CHALLENGE: Lines containing "scene" are to be counted. Report the count alone.

DATASET EXCERPT:

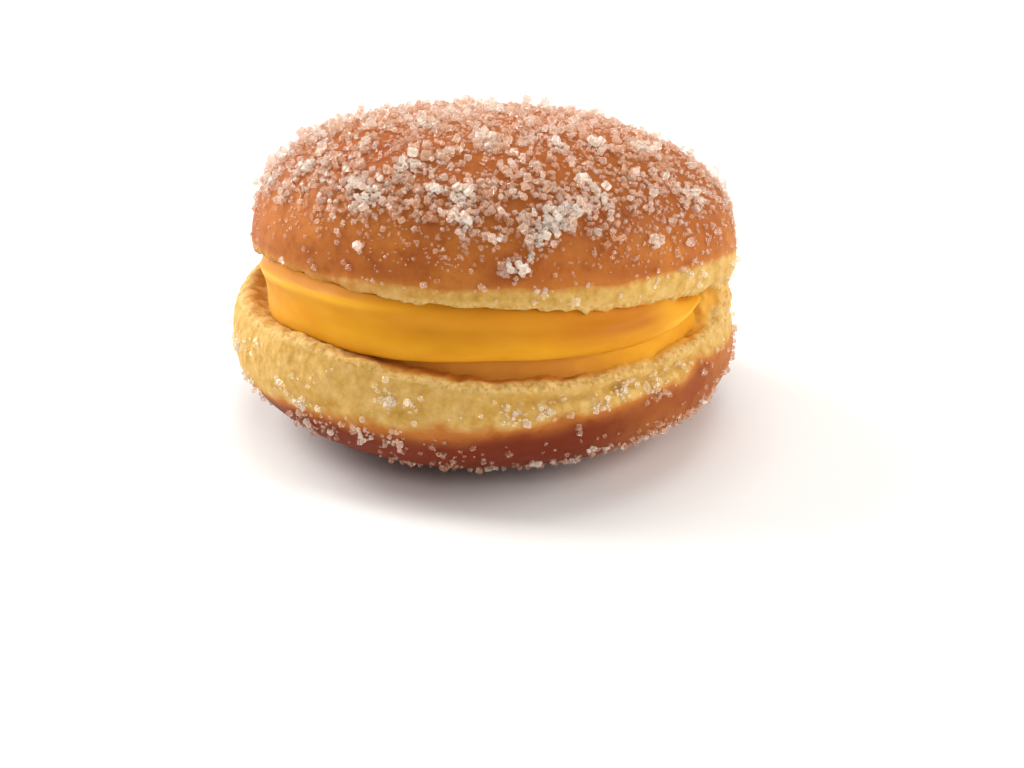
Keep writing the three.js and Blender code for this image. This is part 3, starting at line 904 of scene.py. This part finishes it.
def friedDough():
    # yeast dough fried in oil: a matt golden brown skin, a pale belt that floated over the oil and an
    # open crumb
    material, tree = newMaterial("fried_yeast_dough")
    browned, deep, crumb, shadedTop, soakedAndShaded, onWall, scorched = readTones(
        tree, "browned", "deepFried", "crumb", "shadedTop", "soakedAndShaded", "onWall", "scorched")
    colour = {name: linear(value) for name, value in doughColours.items()}
    cloudy, mottled, fine = mottle(tree, 14, 3), mottle(tree, 3.2, 4, 0.6), mottle(tree, 0.9, 3, 0.6)
    ragged = addNode(tree, "ShaderNodeMath", {0: mottled, 1: 0.35, 2: -0.17}, operation="MULTIPLY_ADD")
    edge = addNode(tree, "ShaderNodeMath", {0: browned, 1: ragged.outputs[0]}, operation="ADD").outputs[0]
    amount = spreadOut(tree, {
        "paleShade": (mottled, 0.35, 0.7, 0, 1), "gold": (cloudy, 0.35, 0.65, 0, 1),
        "dark": (mottled, 0.52, 0.78, 0, 0.6), "ring": (edge, 0.05, 0.5, 0, 1),
        "skin": (edge, 0.4, 0.95, 0, 1), "crumb": (fine, 0.36, 0.62, 0, 1), "torn": (crumb, 0.1, 0.7, 0, 0.9),
        "patchyShade": (cloudy, 0.3, 0.6, 0.25, 0.7), "speckled": (fine, 0.3, 0.7, 0, 0.16),
        "rough": (mottled, 0.3, 0.7, 0.5, 0.68)})
    # patchy painted shade on the top of the dome, as if under the sugar
    sugarShaded = addNode(tree, "ShaderNodeMath", {0: shadedTop, 1: amount["patchyShade"]}, operation="MULTIPLY")
    pale = layColours(tree, colour["pale"], (amount["paleShade"], colour["paleShade"]))
    skin = layColours(tree, colour["brown"], (amount["gold"], colour["gold"]),
                      (amount["dark"], colour["dark"]), (deep, colour["deep"]))
    torn = layColours(tree, colour["crumbShade"], (amount["crumb"], colour["crumb"]))
    # the wall coat is lightened as painted light and the soaked coat darkened as painted shade
    base = layColours(tree, pale, (amount["ring"], colour["gold"]), (amount["skin"], skin),
                      (amount["torn"], torn), (onWall, colour["wall"]), (soakedAndShaded, colour["soakedAndShaded"]),
                      (sugarShaded.outputs[0], colour["underSugarShade"]), (scorched, colour["scorched"]),
                      (amount["speckled"], colour["dark"]))
    height = layColours(tree, mottled, (0.5, fine))
    bump = addNode(tree, "ShaderNodeBump", {"Strength": 0.35, "Distance": 0.4 * mm, "Height": height})
    finishMaterial(tree, {
        "IOR": 1.45, "Specular IOR Level": 0.15, "Subsurface Weight": 0.18,
        "Subsurface Radius": (1.0, 0.5, 0.2), "Subsurface Scale": 1.4 * mm,
        "Base Color": base, "Roughness": amount["rough"], "Normal": bump.outputs[0]})
    return material


# painted shade darkens the ribbon and its older layer, a painted highlight lightens its edges, and crumbs
# near the wall take the wall's colour with its painted light
custardColours = {"base": "#E09E1E", "cloud": "#D69018", "shadedDeeper": "#BF7318", "paintedHighlight": "#EEB336",
                  "stainedAndShaded": "#CF8830", "crumbed": doughColours["wall"]}


def eggCustard():
    # cooked egg custard: smooth, a little translucent, with a soft gloss where it was spread
    material, tree = newMaterial("egg_custard")
    colour = {name: linear(value) for name, value in custardColours.items()}
    cloudy, fine = mottle(tree, 11, 2, 0.5, (1, 1, 2.5)), mottle(tree, 1.6, 3, 0.5)
    amount = spreadOut(tree, {"cloud": (cloudy, 0.3, 0.7, 0, 1), "rough": (cloudy, 0.3, 0.7, 0.42, 0.56)})
    tones = ("shadedDeeper", "paintedHighlight", "stainedAndShaded", "crumbed")
    coats = [(share, colour[name]) for name, share in zip(tones, readTones(tree, *tones))]
    base = layColours(tree, colour["base"], (amount["cloud"], colour["cloud"]), *coats)
    bump = addNode(tree, "ShaderNodeBump", {"Strength": 0.15, "Distance": 0.2 * mm, "Height": fine})
    finishMaterial(tree, {
        "IOR": 1.4, "Specular IOR Level": 0.15, "Subsurface Weight": 0.35,
        "Subsurface Radius": (1.0, 0.6, 0.1), "Subsurface Scale": 2.2 * mm,
        "Base Color": base, "Roughness": amount["rough"], "Normal": bump.outputs[0]})
    return material


# the ridge colours are a painted glint, lighter than the faces
sugarColours = {"milky": "#FFEEDC", "milkyGlint": "#FFFDF6", "onBrown": "#E2A26E", "onBrownGlint": "#FCD2AC",
                "onPale": "#FFEBB4", "onPaleGlint": "#FFF8DC", "onDeep": "#C47C50", "onDeepGlint": "#F0BC98"}


def sugarCrystals(name, transmission, alpha):
    # coarse white sugar: clear crystals take the tone of the crust with a painted glint on their ridges, and
    # the ones in the heaps are milky
    material, tree = newMaterial(name)
    browned, deep, milky, ridge = readTones(tree, "browned", "deepFried", "milky", "ridge")
    colour = {label: linear(value) for label, value in sugarColours.items()}
    # the ridge faces get a lighter colour: a painted glint
    face, edge = (layColours(tree, colour["onPale" + end], (browned, colour["onBrown" + end]),
                             (deep, colour["onDeep" + end]), (milky, colour["milky" + end]))
                  for end in ("", "Glint"))
    rough = spreadOut(tree, {"rough": (mottle(tree, 2.0, 2), 0.3, 0.7, 0.1, 0.3)})["rough"]
    finishMaterial(tree, {
        "IOR": 1.54, "Transmission Weight": transmission, "Alpha": alpha,
        "Base Color": layColours(tree, face, (ridge, edge)), "Roughness": rough})
    return material


def paleFloor():
    material, tree = newMaterial("white_table")
    finishMaterial(tree, {"Base Color": linear("#F4F3F1"), "Roughness": 0.6})
    return material


# Stage and light.
def makeFloor():
    deselectAll()
    bpy.ops.mesh.primitive_plane_add(size=8, location=(0, 0, 0))
    floor = bpy.context.object
    floor.name = "floor"
    floor.data.materials.append(paleFloor())


# Places and sizes in metres, powers in watts.
lights = {
    "left_window": {"from": (-1.15, 0.15, 0.8), "size": 0.9, "power": 24, "colour": (1, 0.985, 0.96)},
    "right_window": {"from": (1.15, 0.25, 0.6), "size": 0.8, "power": 11, "colour": (1, 0.985, 0.96)},
    "ceiling": {"from": (0.0, 0.35, 1.4), "size": 1.1, "power": 10, "colour": (1, 1, 1)},
    "front_lamp": {"from": (0.55, -1.1, 1.0), "size": 0.5, "power": 4, "colour": (1, 0.99, 0.97)},
}
aimedAt = Vector((0, 0, 0.03))
roomLight = {"seen": 1.0, "lamp": 0.3}  # white to look at and in reflections, dimmer as a lamp


def makeLights():
    for name, light in lights.items():
        data = bpy.data.lights.new(name, "AREA")
        data.energy, data.size, data.color = light["power"], light["size"], light["colour"]
        lamp = bpy.data.objects.new(name, data)
        lamp.location = light["from"]
        lamp.rotation_euler = (aimedAt - lamp.location).to_track_quat("-Z", "Y").to_euler()
        bpy.context.scene.collection.objects.link(lamp)
    world = bpy.data.worlds.new("white_room")
    world.use_nodes = True
    tree = world.node_tree
    diffuse = addNode(tree, "ShaderNodeLightPath").outputs["Is Diffuse Ray"]
    strength = addNode(tree, "ShaderNodeMapRange", {0: diffuse, 3: roomLight["seen"], 4: roomLight["lamp"]})
    background = tree.nodes["Background"]
    background.inputs[0].default_value = (1, 1, 1, 1)
    tree.links.new(strength.outputs[0], background.inputs[1])
    bpy.context.scene.world = world


def placeOnFrame(piece, node, slot, *materials):
    piece.data.materials.clear()
    for material in materials:
        piece.data.materials.append(material)
    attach(piece, "root")
    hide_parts(node)


makeCamera()
makeFloor()
makeLights()
print("stage, lights and camera are set")

doughPiece = makeDough()
placeOnFrame(doughPiece, "dough_bun", "fried_dough", friedDough())
print("dough done:", len(doughPiece.data.polygons), "faces")

custardPiece = makeCustard()
placeOnFrame(custardPiece, "custard_filling", "egg_custard", eggCustard())
print("custard done:", len(custardPiece.data.polygons), "faces")

samples = crustSamples(doughPiece)
crystal = makeCrystal()
clearSugar = sugarCrystals("clear_sugar_crystals", transmission=0.45, alpha=0.5)
heapedSugar = sugarCrystals("heaped_sugar_crystals", transmission=0.38, alpha=0.62)
for sugarName, sugarKind in sugarKinds.items():
    sugarPiece, heapedFaces = strewCrystals(sugarName, sugarKind, samples, crystal)
    placeOnFrame(sugarPiece, "dough_bun", "coarse_sugar", clearSugar, heapedSugar)
    sugarPiece.data.polygons.foreach_set("material_index", heapedFaces.astype(np.int32))

bpy.context.scene.view_settings.view_transform = "Standard"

SOLUTION FOR THIS EXERCISE: 4